▶ **Directive**
Write out, precisely and in full, each line of the material.

____________________

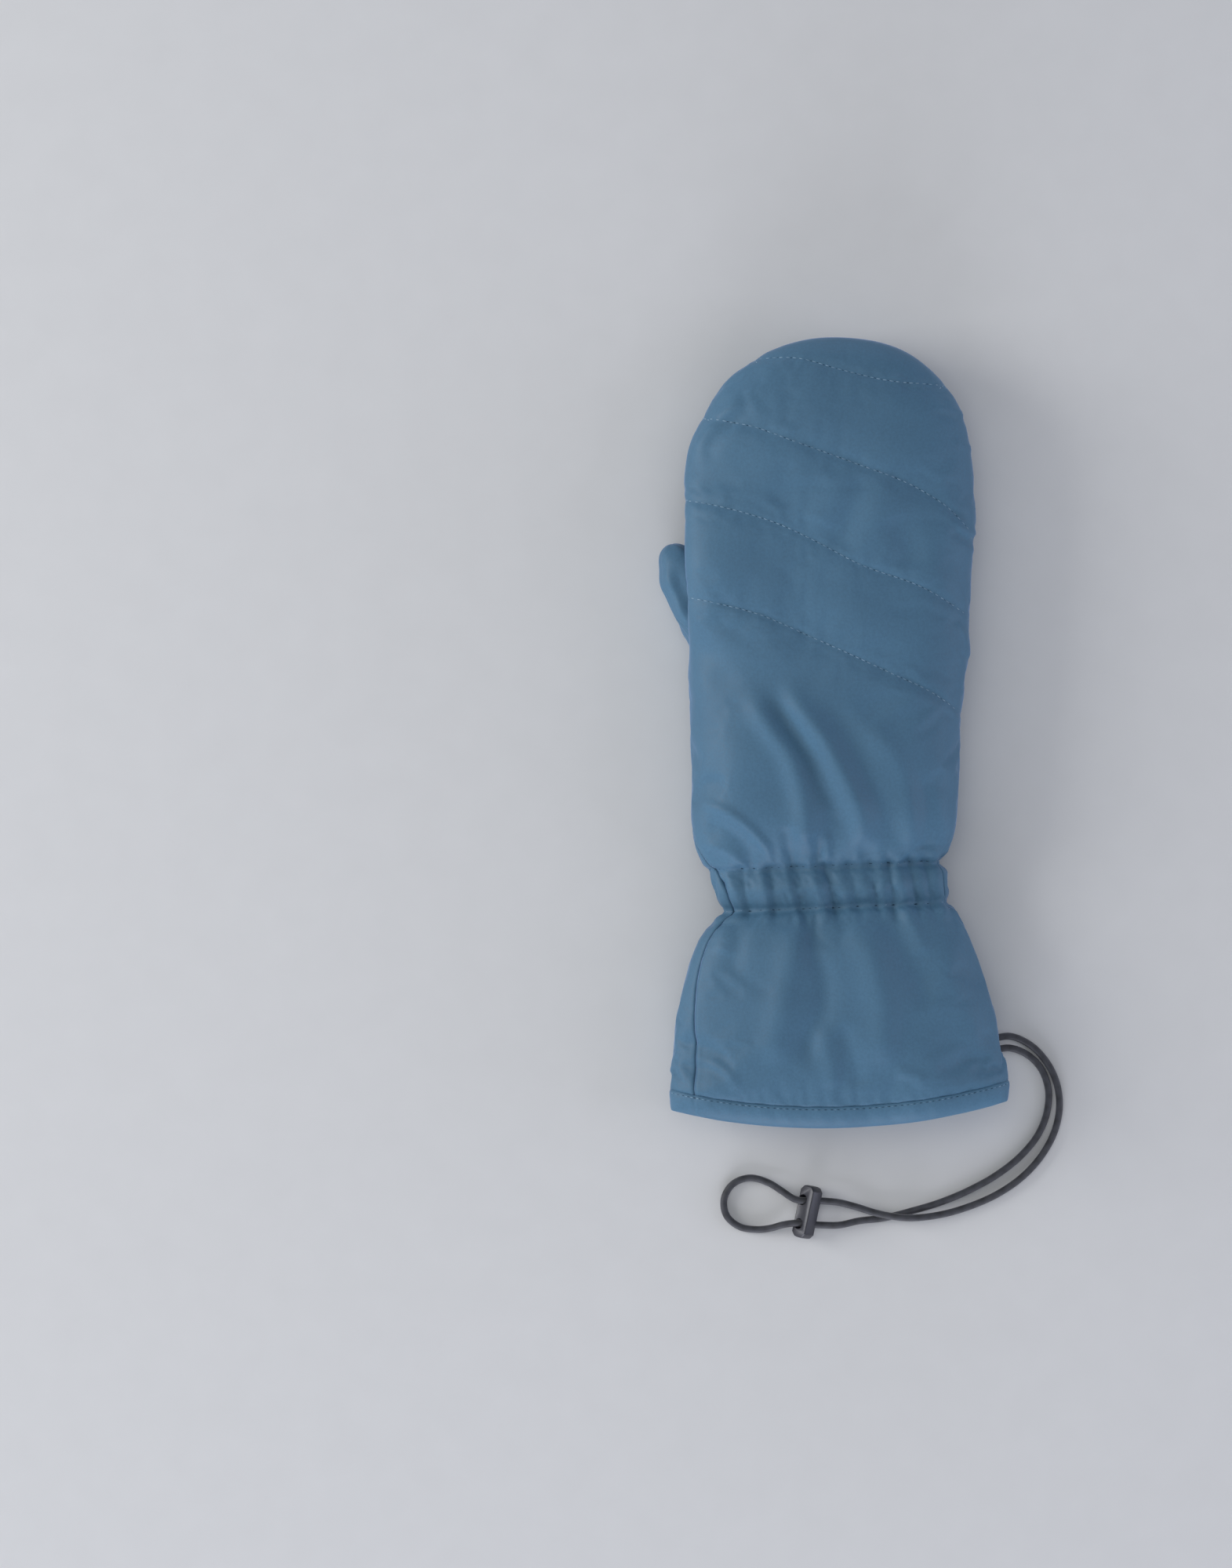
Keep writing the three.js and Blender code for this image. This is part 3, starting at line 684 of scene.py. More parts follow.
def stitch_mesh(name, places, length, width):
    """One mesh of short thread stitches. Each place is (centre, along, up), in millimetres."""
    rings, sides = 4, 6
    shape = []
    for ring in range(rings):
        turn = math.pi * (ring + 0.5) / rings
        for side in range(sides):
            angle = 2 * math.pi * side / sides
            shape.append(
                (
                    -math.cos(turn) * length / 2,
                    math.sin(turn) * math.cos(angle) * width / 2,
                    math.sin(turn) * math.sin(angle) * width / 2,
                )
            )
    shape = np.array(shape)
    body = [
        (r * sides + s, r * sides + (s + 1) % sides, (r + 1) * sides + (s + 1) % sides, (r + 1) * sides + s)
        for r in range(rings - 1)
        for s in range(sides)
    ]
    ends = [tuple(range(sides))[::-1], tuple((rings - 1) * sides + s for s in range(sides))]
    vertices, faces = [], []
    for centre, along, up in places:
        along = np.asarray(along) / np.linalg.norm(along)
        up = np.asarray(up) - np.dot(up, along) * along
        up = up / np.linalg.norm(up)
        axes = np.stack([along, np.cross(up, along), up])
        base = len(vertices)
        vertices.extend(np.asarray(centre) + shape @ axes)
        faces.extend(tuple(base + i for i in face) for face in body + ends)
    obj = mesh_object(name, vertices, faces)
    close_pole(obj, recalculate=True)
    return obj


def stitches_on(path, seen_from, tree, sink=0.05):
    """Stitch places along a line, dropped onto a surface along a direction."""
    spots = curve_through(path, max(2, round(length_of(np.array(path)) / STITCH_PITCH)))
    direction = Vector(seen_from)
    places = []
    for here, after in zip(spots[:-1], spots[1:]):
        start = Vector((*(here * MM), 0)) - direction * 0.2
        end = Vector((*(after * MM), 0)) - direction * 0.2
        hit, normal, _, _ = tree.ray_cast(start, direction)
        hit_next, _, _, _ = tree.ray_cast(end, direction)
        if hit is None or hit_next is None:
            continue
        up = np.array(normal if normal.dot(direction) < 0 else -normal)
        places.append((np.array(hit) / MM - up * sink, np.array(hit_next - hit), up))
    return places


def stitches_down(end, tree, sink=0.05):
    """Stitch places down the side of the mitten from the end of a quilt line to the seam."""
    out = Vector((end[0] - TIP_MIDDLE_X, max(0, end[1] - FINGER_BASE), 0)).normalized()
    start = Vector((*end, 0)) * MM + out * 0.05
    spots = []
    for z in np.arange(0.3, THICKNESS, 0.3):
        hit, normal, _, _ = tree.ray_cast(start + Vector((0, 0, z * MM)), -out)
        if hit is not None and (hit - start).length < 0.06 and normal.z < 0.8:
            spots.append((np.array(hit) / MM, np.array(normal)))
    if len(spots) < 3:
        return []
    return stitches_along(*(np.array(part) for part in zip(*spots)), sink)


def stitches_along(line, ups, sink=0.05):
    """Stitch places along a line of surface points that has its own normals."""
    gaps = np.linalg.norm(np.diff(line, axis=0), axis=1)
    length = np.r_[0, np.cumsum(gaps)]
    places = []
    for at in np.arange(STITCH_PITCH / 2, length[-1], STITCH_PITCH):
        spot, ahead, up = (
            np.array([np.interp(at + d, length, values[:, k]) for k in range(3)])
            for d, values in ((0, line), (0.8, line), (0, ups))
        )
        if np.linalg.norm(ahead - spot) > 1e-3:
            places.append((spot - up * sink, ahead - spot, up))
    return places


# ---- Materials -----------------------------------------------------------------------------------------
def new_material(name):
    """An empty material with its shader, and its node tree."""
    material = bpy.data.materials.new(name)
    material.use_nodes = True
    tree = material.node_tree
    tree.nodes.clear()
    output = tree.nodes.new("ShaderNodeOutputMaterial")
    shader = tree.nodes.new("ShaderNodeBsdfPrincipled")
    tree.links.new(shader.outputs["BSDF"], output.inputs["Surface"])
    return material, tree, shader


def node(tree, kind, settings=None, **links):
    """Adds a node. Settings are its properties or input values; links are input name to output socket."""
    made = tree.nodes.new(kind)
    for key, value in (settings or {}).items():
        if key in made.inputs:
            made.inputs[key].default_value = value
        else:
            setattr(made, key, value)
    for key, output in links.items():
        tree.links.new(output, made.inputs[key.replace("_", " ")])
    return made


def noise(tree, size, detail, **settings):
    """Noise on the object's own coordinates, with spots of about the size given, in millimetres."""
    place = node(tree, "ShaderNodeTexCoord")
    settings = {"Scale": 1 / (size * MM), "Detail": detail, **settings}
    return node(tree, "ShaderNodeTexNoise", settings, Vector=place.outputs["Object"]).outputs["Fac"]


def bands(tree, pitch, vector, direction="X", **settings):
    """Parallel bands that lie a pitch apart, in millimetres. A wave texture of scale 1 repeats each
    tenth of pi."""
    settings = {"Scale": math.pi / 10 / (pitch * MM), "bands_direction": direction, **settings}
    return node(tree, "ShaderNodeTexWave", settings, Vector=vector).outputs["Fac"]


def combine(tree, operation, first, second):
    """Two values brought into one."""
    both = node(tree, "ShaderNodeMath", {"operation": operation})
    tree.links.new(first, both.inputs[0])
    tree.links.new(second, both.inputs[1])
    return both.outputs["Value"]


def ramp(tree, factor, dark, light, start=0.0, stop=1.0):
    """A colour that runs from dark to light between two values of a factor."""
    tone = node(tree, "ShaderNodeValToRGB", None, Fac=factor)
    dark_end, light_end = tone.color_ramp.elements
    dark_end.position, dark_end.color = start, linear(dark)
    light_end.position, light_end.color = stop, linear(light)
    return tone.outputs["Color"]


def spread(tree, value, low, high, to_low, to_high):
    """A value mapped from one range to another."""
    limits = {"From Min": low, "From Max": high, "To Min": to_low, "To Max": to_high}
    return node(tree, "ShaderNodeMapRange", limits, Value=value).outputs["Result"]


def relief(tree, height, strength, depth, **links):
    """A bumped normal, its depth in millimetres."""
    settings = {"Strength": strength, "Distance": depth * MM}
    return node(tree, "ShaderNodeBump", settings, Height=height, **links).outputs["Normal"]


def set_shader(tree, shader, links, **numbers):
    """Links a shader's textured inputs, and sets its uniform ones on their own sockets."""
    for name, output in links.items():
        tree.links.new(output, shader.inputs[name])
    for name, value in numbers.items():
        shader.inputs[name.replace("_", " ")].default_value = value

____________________

▶ **Exercise output**
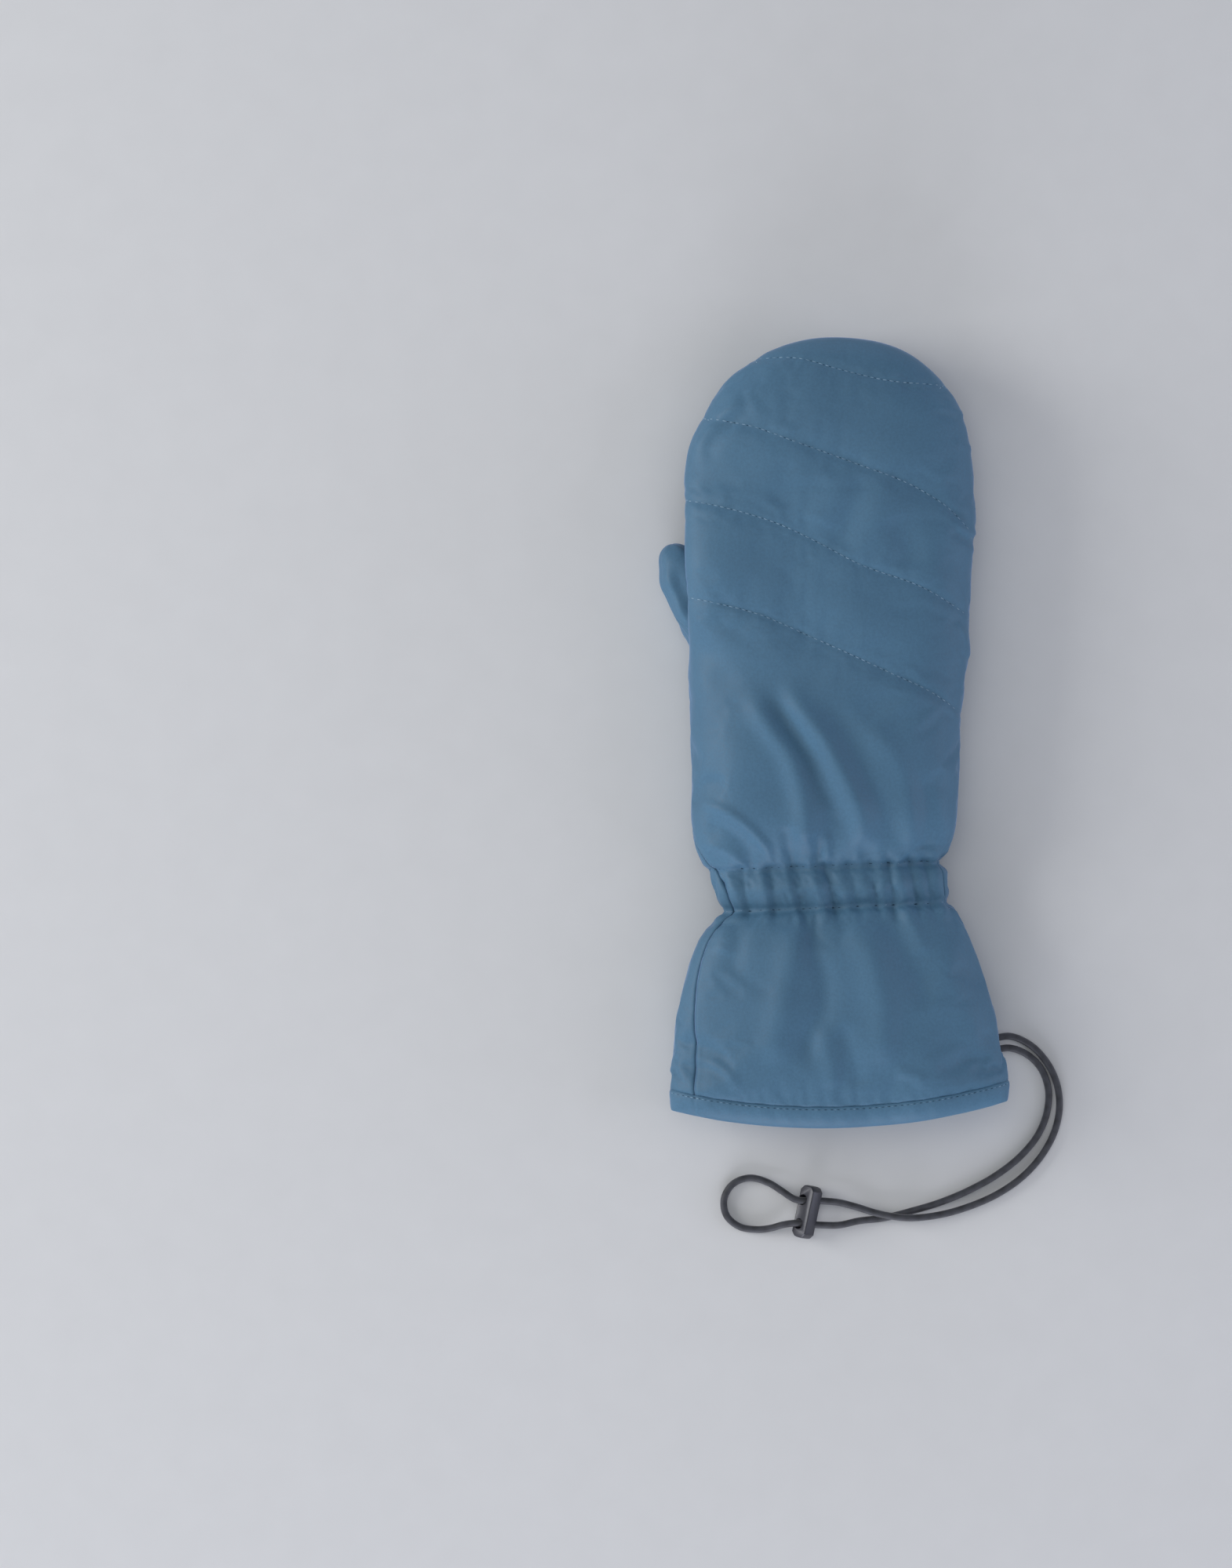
Keep writing the three.js and Blender code for this image. This is part 3, starting at line 684 of scene.py. More parts follow.
def stitch_mesh(name, places, length, width):
    """One mesh of short thread stitches. Each place is (centre, along, up), in millimetres."""
    rings, sides = 4, 6
    shape = []
    for ring in range(rings):
        turn = math.pi * (ring + 0.5) / rings
        for side in range(sides):
            angle = 2 * math.pi * side / sides
            shape.append(
                (
                    -math.cos(turn) * length / 2,
                    math.sin(turn) * math.cos(angle) * width / 2,
                    math.sin(turn) * math.sin(angle) * width / 2,
                )
            )
    shape = np.array(shape)
    body = [
        (r * sides + s, r * sides + (s + 1) % sides, (r + 1) * sides + (s + 1) % sides, (r + 1) * sides + s)
        for r in range(rings - 1)
        for s in range(sides)
    ]
    ends = [tuple(range(sides))[::-1], tuple((rings - 1) * sides + s for s in range(sides))]
    vertices, faces = [], []
    for centre, along, up in places:
        along = np.asarray(along) / np.linalg.norm(along)
        up = np.asarray(up) - np.dot(up, along) * along
        up = up / np.linalg.norm(up)
        axes = np.stack([along, np.cross(up, along), up])
        base = len(vertices)
        vertices.extend(np.asarray(centre) + shape @ axes)
        faces.extend(tuple(base + i for i in face) for face in body + ends)
    obj = mesh_object(name, vertices, faces)
    close_pole(obj, recalculate=True)
    return obj


def stitches_on(path, seen_from, tree, sink=0.05):
    """Stitch places along a line, dropped onto a surface along a direction."""
    spots = curve_through(path, max(2, round(length_of(np.array(path)) / STITCH_PITCH)))
    direction = Vector(seen_from)
    places = []
    for here, after in zip(spots[:-1], spots[1:]):
        start = Vector((*(here * MM), 0)) - direction * 0.2
        end = Vector((*(after * MM), 0)) - direction * 0.2
        hit, normal, _, _ = tree.ray_cast(start, direction)
        hit_next, _, _, _ = tree.ray_cast(end, direction)
        if hit is None or hit_next is None:
            continue
        up = np.array(normal if normal.dot(direction) < 0 else -normal)
        places.append((np.array(hit) / MM - up * sink, np.array(hit_next - hit), up))
    return places


def stitches_down(end, tree, sink=0.05):
    """Stitch places down the side of the mitten from the end of a quilt line to the seam."""
    out = Vector((end[0] - TIP_MIDDLE_X, max(0, end[1] - FINGER_BASE), 0)).normalized()
    start = Vector((*end, 0)) * MM + out * 0.05
    spots = []
    for z in np.arange(0.3, THICKNESS, 0.3):
        hit, normal, _, _ = tree.ray_cast(start + Vector((0, 0, z * MM)), -out)
        if hit is not None and (hit - start).length < 0.06 and normal.z < 0.8:
            spots.append((np.array(hit) / MM, np.array(normal)))
    if len(spots) < 3:
        return []
    return stitches_along(*(np.array(part) for part in zip(*spots)), sink)


def stitches_along(line, ups, sink=0.05):
    """Stitch places along a line of surface points that has its own normals."""
    gaps = np.linalg.norm(np.diff(line, axis=0), axis=1)
    length = np.r_[0, np.cumsum(gaps)]
    places = []
    for at in np.arange(STITCH_PITCH / 2, length[-1], STITCH_PITCH):
        spot, ahead, up = (
            np.array([np.interp(at + d, length, values[:, k]) for k in range(3)])
            for d, values in ((0, line), (0.8, line), (0, ups))
        )
        if np.linalg.norm(ahead - spot) > 1e-3:
            places.append((spot - up * sink, ahead - spot, up))
    return places


# ---- Materials -----------------------------------------------------------------------------------------
def new_material(name):
    """An empty material with its shader, and its node tree."""
    material = bpy.data.materials.new(name)
    material.use_nodes = True
    tree = material.node_tree
    tree.nodes.clear()
    output = tree.nodes.new("ShaderNodeOutputMaterial")
    shader = tree.nodes.new("ShaderNodeBsdfPrincipled")
    tree.links.new(shader.outputs["BSDF"], output.inputs["Surface"])
    return material, tree, shader


def node(tree, kind, settings=None, **links):
    """Adds a node. Settings are its properties or input values; links are input name to output socket."""
    made = tree.nodes.new(kind)
    for key, value in (settings or {}).items():
        if key in made.inputs:
            made.inputs[key].default_value = value
        else:
            setattr(made, key, value)
    for key, output in links.items():
        tree.links.new(output, made.inputs[key.replace("_", " ")])
    return made


def noise(tree, size, detail, **settings):
    """Noise on the object's own coordinates, with spots of about the size given, in millimetres."""
    place = node(tree, "ShaderNodeTexCoord")
    settings = {"Scale": 1 / (size * MM), "Detail": detail, **settings}
    return node(tree, "ShaderNodeTexNoise", settings, Vector=place.outputs["Object"]).outputs["Fac"]


def bands(tree, pitch, vector, direction="X", **settings):
    """Parallel bands that lie a pitch apart, in millimetres. A wave texture of scale 1 repeats each
    tenth of pi."""
    settings = {"Scale": math.pi / 10 / (pitch * MM), "bands_direction": direction, **settings}
    return node(tree, "ShaderNodeTexWave", settings, Vector=vector).outputs["Fac"]


def combine(tree, operation, first, second):
    """Two values brought into one."""
    both = node(tree, "ShaderNodeMath", {"operation": operation})
    tree.links.new(first, both.inputs[0])
    tree.links.new(second, both.inputs[1])
    return both.outputs["Value"]


def ramp(tree, factor, dark, light, start=0.0, stop=1.0):
    """A colour that runs from dark to light between two values of a factor."""
    tone = node(tree, "ShaderNodeValToRGB", None, Fac=factor)
    dark_end, light_end = tone.color_ramp.elements
    dark_end.position, dark_end.color = start, linear(dark)
    light_end.position, light_end.color = stop, linear(light)
    return tone.outputs["Color"]


def spread(tree, value, low, high, to_low, to_high):
    """A value mapped from one range to another."""
    limits = {"From Min": low, "From Max": high, "To Min": to_low, "To Max": to_high}
    return node(tree, "ShaderNodeMapRange", limits, Value=value).outputs["Result"]


def relief(tree, height, strength, depth, **links):
    """A bumped normal, its depth in millimetres."""
    settings = {"Strength": strength, "Distance": depth * MM}
    return node(tree, "ShaderNodeBump", settings, Height=height, **links).outputs["Normal"]


def set_shader(tree, shader, links, **numbers):
    """Links a shader's textured inputs, and sets its uniform ones on their own sockets."""
    for name, output in links.items():
        tree.links.new(output, shader.inputs[name])
    for name, value in numbers.items():
        shader.inputs[name.replace("_", " ")].default_value = value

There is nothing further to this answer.